2. Yao’s research contributed some key steps to the methodology for selecting representative portfolios , which result in the Basel III standard being met more effectively.

Basel III allows banks to construct representative portfolios for each counterparty consisting of, for example, a subset of the trades between two banks. Banks are left to decide the number and trades to be included in the portfolio, but they have to justify their choices to their supervisors (the Bank of England in the UK). As the number of trades between two major banks can easily be in the order of tens thousands or more, a simple linear regression runs into the so-called “large p and small n” problem, even after the initial screening and categorisation. Furthermore, many trades are highly correlated in the sense that the sparse representation is certainly not unique. Hence some popular techniques such as LASSO or the Danzig algorithm are no longer applicable. The procedure adopted by Barclays uses the method of [3], i.e. a stepwise sweep coupled with the use of (modified) information criteria to form the candidate set. To construct a representative portfolio from the trades in the candidate set, the new Matching Quantiles Estimation (MQE) method proposed in [4] is now employed.
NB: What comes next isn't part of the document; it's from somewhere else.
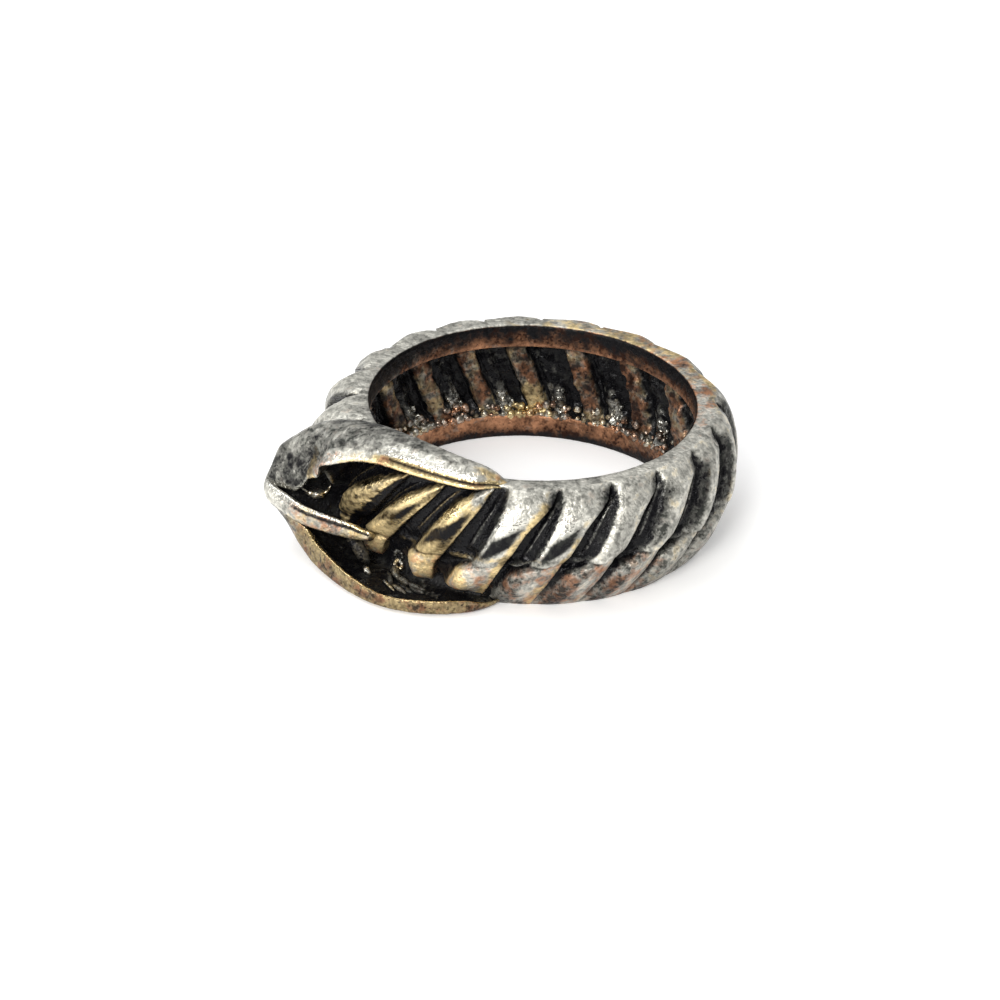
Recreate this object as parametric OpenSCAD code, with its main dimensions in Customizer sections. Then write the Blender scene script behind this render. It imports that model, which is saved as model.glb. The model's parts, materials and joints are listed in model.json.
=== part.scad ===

Barclays has also adopted a new measure and a test proposed in [4] to check how well the distribution of a selected portfolio matches the target distribution at all levels simultaneously, as required by Basel III. This overcomes problems with existing estimation methods, such as quantile regression, which can only check the success of a match at one, or at most, a few fixed levels, resulting in a representative portfolio that falls short of the Basel III standard.

Construction of counterparty representative portfolios is a new mandated requirement under Basel III. Some key steps in the way that Barclays has formulated this construction in its new methodology are attributable to Yao’s research.